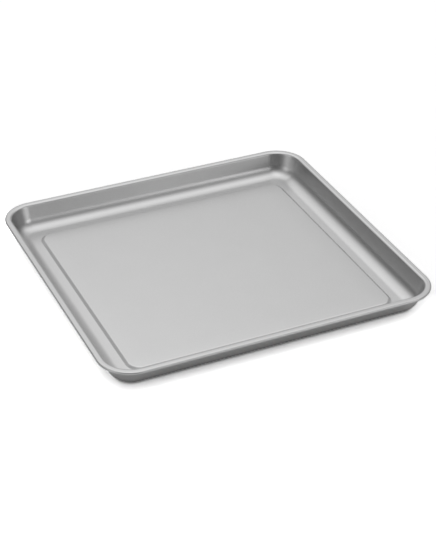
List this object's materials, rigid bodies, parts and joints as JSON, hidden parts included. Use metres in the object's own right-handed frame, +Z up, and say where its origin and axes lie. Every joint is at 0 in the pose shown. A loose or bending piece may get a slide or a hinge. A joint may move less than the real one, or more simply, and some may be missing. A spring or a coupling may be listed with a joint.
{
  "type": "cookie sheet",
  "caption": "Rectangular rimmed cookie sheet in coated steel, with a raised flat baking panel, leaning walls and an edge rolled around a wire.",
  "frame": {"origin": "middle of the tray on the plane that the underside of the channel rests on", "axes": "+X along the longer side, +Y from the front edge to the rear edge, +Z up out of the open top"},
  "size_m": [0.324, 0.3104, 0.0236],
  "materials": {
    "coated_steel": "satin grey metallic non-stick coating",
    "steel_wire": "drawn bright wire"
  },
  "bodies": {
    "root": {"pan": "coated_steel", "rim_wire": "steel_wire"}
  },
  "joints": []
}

--

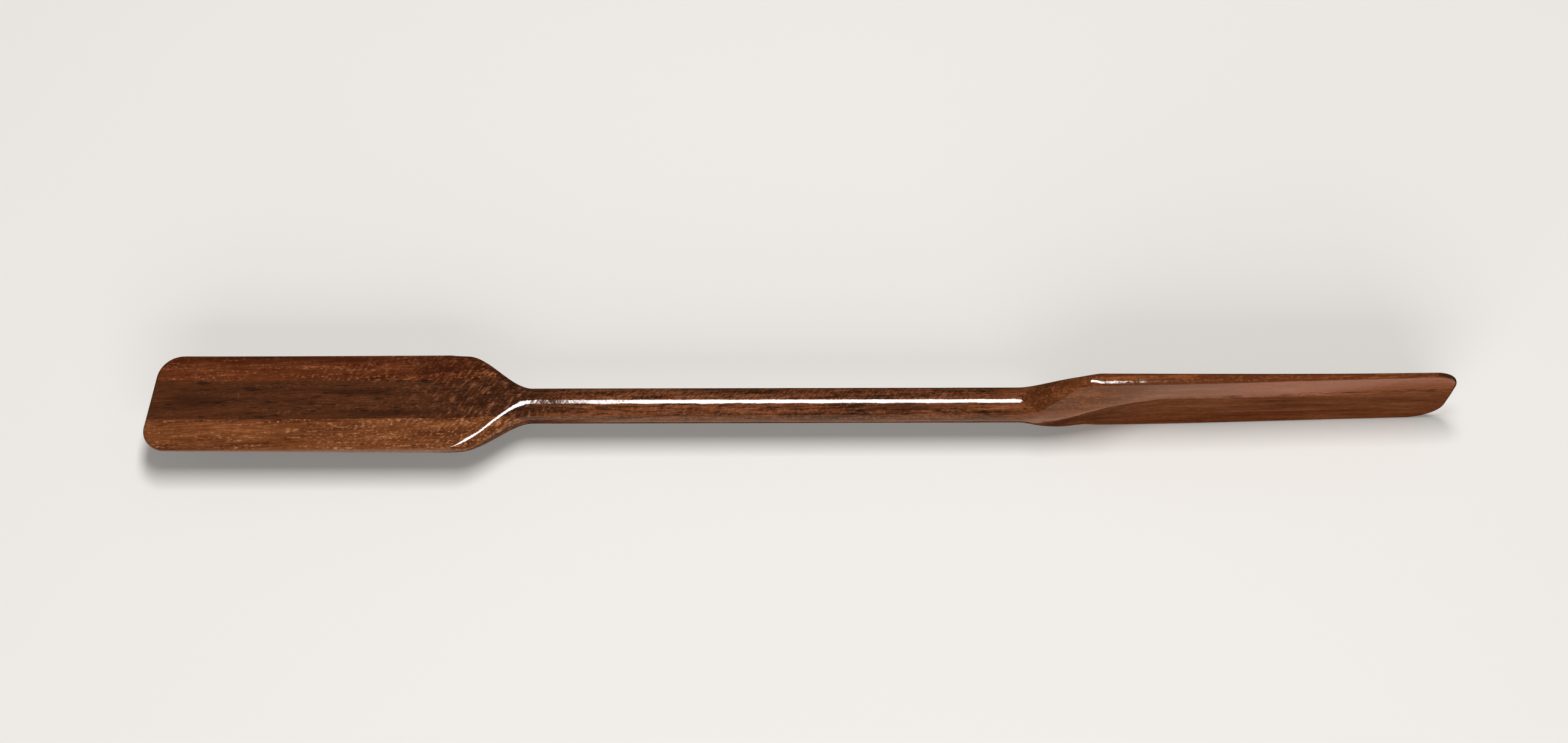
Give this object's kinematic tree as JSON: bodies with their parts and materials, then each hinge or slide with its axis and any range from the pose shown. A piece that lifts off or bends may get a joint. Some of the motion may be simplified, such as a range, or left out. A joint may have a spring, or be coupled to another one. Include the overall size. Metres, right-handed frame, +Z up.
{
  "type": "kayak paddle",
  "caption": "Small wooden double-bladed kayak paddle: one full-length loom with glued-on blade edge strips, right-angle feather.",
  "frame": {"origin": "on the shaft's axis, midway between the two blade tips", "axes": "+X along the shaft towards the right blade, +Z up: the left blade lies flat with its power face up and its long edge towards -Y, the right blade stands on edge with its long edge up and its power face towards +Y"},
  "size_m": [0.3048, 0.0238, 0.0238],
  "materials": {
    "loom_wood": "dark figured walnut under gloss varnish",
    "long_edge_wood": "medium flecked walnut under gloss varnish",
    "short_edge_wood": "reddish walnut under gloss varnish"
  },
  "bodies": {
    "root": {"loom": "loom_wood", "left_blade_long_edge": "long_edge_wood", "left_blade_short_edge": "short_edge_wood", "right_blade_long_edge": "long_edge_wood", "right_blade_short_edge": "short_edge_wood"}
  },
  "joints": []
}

---

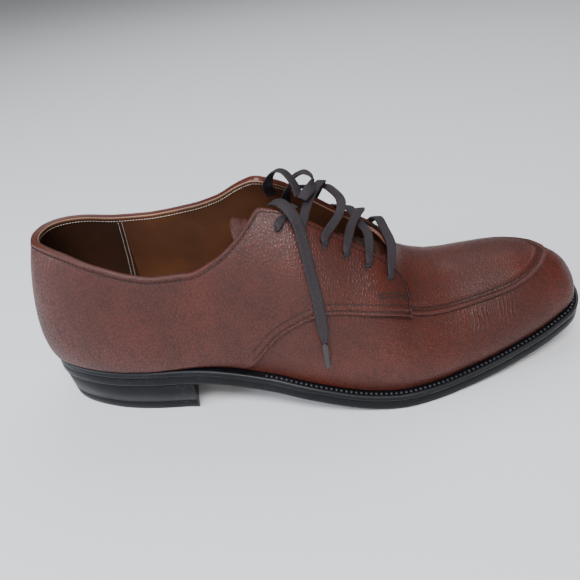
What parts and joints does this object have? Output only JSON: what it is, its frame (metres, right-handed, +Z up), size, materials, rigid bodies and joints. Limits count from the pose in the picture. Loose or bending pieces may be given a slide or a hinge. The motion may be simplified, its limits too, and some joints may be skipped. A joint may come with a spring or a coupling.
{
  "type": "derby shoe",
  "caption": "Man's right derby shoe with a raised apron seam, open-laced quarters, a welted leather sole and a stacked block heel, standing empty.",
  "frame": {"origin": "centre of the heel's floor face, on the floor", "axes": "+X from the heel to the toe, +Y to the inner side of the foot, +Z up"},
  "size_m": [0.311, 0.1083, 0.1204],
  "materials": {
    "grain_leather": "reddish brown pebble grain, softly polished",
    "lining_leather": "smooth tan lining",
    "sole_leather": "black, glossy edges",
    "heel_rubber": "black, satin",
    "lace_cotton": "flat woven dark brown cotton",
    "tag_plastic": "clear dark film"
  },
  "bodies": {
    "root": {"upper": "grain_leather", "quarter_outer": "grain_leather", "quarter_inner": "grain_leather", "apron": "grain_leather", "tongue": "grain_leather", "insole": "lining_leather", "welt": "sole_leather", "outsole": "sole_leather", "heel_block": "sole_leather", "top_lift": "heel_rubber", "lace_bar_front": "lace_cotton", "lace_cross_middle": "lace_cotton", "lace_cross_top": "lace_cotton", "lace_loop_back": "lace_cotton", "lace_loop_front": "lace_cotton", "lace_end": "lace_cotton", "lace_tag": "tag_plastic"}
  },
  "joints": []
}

__Written instruction__:
Search the preceding listing for "that" and extract every line where it is found.

__Response__:
  "frame": {"origin": "middle of the tray on the plane that the underside of the channel rests on", "axes": "+X along the longer side, +Y from the front edge to the rear edge, +Z up out of the open top"},
Give this object's kinematic tree as JSON: bodies with their parts and materials, then each hinge or slide with its axis and any range from the pose shown. A piece that lifts off or bends may get a joint. Some of the motion may be simplified, such as a range, or left out. A joint may have a spring, or be coupled to another one. Include the overall size. Metres, right-handed frame, +Z up.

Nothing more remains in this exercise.